__Given problem__
Your task is to copy the stretch of lines in the records below that begins with the line containing "and its cover" and ends with the line containing "chairShift = Vector((0, -16.75, 0)) * mm", exactly as written, with nothing added.

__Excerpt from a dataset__
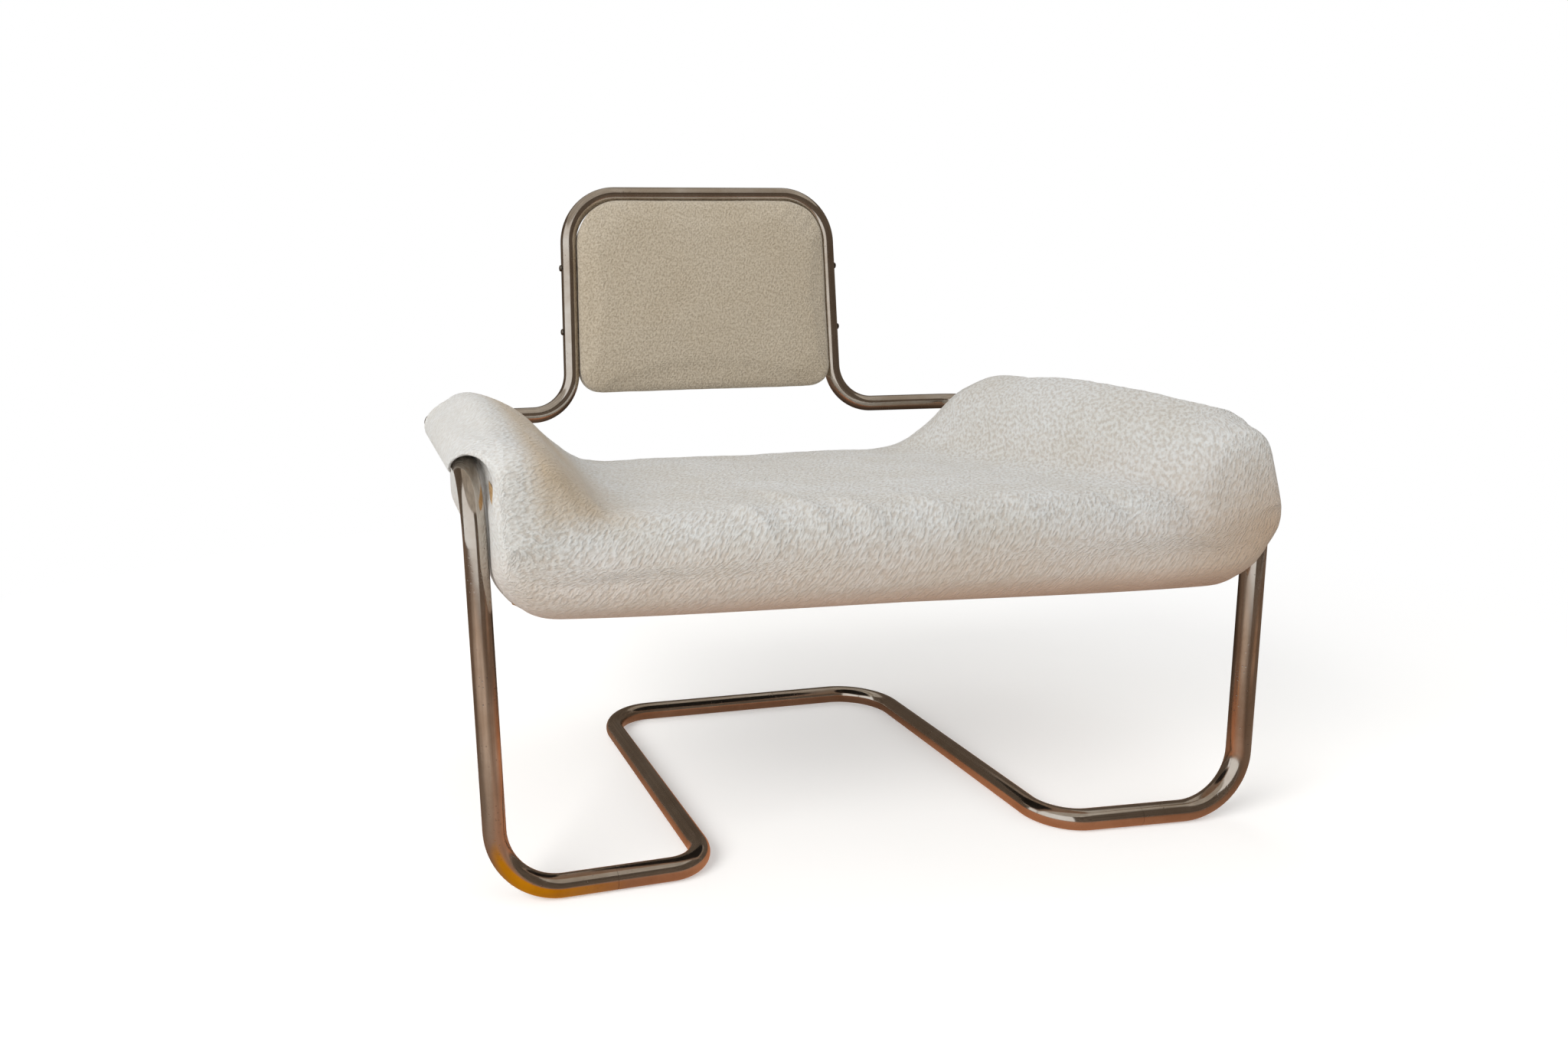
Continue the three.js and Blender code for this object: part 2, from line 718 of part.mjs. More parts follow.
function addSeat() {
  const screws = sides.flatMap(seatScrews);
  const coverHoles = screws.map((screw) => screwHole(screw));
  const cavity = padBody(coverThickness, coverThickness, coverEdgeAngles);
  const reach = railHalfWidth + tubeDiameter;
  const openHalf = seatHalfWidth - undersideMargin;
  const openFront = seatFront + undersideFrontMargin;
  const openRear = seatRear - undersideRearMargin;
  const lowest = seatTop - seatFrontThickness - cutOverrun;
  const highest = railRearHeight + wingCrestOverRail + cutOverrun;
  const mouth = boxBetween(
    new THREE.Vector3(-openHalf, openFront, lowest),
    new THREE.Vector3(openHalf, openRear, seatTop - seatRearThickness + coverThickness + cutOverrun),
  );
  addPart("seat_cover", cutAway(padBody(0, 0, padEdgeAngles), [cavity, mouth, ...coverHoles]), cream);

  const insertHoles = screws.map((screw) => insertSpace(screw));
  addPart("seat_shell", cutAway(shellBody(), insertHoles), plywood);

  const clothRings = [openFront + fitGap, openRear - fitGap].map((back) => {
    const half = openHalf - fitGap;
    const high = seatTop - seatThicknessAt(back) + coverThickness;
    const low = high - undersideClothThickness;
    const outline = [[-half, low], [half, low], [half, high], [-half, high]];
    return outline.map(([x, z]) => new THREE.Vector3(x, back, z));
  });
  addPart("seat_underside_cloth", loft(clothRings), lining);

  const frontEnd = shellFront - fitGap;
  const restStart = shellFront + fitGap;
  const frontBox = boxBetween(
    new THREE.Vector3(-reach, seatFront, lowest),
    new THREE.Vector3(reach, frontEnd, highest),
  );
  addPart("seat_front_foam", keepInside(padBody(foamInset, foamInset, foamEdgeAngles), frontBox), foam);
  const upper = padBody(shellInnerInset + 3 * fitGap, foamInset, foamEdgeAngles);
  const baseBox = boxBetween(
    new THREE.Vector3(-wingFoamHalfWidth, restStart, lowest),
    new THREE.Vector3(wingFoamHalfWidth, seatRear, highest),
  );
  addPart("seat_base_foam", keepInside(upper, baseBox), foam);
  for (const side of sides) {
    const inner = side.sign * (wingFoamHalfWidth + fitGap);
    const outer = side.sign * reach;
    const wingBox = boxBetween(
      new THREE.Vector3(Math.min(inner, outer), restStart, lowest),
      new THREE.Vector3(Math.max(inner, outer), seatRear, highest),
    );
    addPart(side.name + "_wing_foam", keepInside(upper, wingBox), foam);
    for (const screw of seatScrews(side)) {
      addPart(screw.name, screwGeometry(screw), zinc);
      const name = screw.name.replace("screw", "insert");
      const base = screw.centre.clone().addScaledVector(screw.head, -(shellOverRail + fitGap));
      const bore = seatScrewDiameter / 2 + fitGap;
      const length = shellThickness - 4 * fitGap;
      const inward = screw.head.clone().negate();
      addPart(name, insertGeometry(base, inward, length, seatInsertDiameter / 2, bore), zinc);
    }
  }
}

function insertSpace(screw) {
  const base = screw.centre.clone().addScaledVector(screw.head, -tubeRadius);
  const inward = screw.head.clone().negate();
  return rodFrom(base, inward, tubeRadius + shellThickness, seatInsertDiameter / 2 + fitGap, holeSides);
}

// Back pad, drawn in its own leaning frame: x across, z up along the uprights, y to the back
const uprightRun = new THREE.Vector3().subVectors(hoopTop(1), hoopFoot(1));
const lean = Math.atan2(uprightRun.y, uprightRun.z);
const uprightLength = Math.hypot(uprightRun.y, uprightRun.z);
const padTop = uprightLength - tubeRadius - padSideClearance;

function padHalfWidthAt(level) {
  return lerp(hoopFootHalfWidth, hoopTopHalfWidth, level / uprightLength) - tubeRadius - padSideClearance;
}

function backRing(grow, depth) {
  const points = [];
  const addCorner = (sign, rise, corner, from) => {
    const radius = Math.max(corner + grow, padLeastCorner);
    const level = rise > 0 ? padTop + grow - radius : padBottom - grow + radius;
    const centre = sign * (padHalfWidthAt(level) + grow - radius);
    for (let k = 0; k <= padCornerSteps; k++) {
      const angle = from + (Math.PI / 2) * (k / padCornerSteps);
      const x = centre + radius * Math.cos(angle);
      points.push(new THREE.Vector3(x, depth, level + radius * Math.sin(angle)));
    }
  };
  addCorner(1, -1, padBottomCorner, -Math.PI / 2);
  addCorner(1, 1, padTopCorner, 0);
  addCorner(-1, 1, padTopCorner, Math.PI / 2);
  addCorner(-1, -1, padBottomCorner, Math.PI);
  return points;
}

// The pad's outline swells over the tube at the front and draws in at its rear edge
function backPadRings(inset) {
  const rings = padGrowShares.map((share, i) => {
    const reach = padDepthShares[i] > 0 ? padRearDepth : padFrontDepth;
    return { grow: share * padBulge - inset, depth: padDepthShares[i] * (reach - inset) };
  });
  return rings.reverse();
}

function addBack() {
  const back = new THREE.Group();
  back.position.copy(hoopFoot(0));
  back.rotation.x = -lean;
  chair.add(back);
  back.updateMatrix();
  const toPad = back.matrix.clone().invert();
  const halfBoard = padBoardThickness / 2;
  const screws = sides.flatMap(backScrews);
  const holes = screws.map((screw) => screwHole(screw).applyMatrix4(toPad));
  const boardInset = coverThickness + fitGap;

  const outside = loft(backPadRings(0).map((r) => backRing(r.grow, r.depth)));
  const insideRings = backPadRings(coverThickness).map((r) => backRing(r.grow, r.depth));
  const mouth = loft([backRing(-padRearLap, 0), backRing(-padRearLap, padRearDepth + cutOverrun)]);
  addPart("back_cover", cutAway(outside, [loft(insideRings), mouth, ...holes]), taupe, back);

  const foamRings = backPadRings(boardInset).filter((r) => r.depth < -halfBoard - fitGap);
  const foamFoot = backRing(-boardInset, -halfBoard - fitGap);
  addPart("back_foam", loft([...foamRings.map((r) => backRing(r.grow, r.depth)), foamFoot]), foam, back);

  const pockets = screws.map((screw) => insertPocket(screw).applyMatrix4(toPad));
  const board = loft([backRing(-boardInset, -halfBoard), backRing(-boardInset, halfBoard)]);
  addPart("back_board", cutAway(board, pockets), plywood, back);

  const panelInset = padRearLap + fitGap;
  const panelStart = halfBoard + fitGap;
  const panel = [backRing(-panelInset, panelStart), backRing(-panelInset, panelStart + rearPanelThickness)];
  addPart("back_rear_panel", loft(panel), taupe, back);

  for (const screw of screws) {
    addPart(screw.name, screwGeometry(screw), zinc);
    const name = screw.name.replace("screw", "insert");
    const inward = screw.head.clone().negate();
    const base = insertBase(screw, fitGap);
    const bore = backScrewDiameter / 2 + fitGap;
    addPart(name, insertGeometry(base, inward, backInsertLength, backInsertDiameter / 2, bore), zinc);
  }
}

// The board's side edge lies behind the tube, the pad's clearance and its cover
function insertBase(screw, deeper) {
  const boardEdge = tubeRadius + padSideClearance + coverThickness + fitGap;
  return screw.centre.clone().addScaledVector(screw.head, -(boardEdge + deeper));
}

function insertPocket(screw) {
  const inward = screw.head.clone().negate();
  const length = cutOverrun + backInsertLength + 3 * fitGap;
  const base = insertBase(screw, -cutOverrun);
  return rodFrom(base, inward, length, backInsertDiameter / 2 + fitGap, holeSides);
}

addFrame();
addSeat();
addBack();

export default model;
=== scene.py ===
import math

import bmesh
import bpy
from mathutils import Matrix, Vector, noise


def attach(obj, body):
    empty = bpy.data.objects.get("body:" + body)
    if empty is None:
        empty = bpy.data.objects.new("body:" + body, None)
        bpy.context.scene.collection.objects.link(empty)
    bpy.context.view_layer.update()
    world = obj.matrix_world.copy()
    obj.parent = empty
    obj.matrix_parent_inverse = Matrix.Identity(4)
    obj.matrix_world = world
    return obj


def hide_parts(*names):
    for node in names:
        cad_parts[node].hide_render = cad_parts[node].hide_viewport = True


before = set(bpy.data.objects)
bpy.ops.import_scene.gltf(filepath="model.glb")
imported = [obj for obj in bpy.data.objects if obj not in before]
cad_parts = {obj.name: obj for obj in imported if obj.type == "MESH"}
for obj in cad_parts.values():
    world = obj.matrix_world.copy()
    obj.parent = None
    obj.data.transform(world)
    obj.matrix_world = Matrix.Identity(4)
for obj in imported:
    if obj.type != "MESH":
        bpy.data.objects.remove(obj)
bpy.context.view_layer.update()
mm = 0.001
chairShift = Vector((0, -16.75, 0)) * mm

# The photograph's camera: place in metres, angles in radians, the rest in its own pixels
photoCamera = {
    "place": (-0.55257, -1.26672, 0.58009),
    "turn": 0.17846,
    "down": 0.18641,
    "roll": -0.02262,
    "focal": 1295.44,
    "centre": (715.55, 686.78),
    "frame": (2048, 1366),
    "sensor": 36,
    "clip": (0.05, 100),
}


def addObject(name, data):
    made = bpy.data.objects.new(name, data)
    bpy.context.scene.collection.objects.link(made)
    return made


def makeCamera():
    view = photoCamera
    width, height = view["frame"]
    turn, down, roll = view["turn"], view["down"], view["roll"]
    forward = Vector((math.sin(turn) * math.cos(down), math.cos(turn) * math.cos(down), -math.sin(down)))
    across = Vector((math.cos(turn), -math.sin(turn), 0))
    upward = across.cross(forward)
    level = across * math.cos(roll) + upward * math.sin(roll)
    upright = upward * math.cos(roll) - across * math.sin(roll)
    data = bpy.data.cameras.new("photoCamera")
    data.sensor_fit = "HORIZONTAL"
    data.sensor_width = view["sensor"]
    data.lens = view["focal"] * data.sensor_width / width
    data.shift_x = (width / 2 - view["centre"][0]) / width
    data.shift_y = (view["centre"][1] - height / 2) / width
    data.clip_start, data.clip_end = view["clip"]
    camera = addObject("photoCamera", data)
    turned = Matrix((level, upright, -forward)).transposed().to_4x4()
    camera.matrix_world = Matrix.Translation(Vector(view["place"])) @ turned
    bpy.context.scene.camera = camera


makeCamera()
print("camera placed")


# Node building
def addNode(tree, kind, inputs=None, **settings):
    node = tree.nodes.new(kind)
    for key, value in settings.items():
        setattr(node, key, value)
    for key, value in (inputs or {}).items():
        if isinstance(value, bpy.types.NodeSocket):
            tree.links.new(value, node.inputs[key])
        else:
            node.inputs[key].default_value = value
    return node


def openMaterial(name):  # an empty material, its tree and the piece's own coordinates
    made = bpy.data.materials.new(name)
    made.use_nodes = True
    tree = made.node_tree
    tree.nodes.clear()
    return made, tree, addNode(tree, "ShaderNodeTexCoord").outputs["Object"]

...

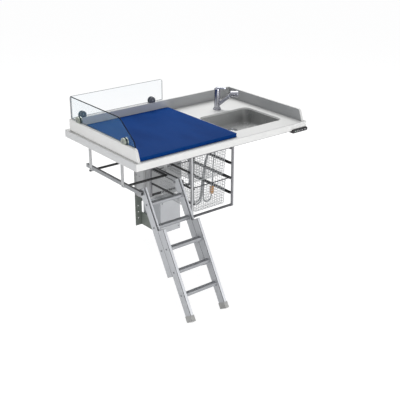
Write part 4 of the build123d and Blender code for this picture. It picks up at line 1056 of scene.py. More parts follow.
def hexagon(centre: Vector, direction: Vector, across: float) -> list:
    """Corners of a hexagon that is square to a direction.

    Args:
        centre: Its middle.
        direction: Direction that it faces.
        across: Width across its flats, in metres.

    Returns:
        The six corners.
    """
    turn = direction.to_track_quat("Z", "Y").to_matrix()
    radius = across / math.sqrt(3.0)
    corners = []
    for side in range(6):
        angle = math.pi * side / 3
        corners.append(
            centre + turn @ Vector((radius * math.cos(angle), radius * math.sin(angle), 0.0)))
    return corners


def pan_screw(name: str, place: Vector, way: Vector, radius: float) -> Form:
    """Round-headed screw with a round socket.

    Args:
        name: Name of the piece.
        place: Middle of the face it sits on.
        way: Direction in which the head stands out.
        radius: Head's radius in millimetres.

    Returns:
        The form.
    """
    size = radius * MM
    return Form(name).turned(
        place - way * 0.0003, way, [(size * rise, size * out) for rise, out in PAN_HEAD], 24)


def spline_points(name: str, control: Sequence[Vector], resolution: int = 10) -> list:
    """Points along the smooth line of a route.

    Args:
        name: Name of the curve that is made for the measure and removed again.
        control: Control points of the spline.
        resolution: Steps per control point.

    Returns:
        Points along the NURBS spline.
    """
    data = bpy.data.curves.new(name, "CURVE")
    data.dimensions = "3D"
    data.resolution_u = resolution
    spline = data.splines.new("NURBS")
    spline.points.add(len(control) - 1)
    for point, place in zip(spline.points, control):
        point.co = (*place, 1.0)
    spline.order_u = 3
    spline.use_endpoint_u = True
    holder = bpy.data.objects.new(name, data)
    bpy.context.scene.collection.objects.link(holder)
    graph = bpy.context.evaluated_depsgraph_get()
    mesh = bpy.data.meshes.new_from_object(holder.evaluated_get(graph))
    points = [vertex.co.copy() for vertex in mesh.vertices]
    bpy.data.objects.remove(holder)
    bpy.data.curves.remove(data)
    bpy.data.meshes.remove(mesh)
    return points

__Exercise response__
// The board's side edge lies behind the tube, the pad's clearance and its cover
function insertBase(screw, deeper) {
  const boardEdge = tubeRadius + padSideClearance + coverThickness + fitGap;
  return screw.centre.clone().addScaledVector(screw.head, -(boardEdge + deeper));
}

function insertPocket(screw) {
  const inward = screw.head.clone().negate();
  const length = cutOverrun + backInsertLength + 3 * fitGap;
  const base = insertBase(screw, -cutOverrun);
  return rodFrom(base, inward, length, backInsertDiameter / 2 + fitGap, holeSides);
}

addFrame();
addSeat();
addBack();

export default model;
=== scene.py ===
import math

import bmesh
import bpy
from mathutils import Matrix, Vector, noise


def attach(obj, body):
    empty = bpy.data.objects.get("body:" + body)
    if empty is None:
        empty = bpy.data.objects.new("body:" + body, None)
        bpy.context.scene.collection.objects.link(empty)
    bpy.context.view_layer.update()
    world = obj.matrix_world.copy()
    obj.parent = empty
    obj.matrix_parent_inverse = Matrix.Identity(4)
    obj.matrix_world = world
    return obj


def hide_parts(*names):
    for node in names:
        cad_parts[node].hide_render = cad_parts[node].hide_viewport = True


before = set(bpy.data.objects)
bpy.ops.import_scene.gltf(filepath="model.glb")
imported = [obj for obj in bpy.data.objects if obj not in before]
cad_parts = {obj.name: obj for obj in imported if obj.type == "MESH"}
for obj in cad_parts.values():
    world = obj.matrix_world.copy()
    obj.parent = None
    obj.data.transform(world)
    obj.matrix_world = Matrix.Identity(4)
for obj in imported:
    if obj.type != "MESH":
        bpy.data.objects.remove(obj)
bpy.context.view_layer.update()
mm = 0.001
chairShift = Vector((0, -16.75, 0)) * mm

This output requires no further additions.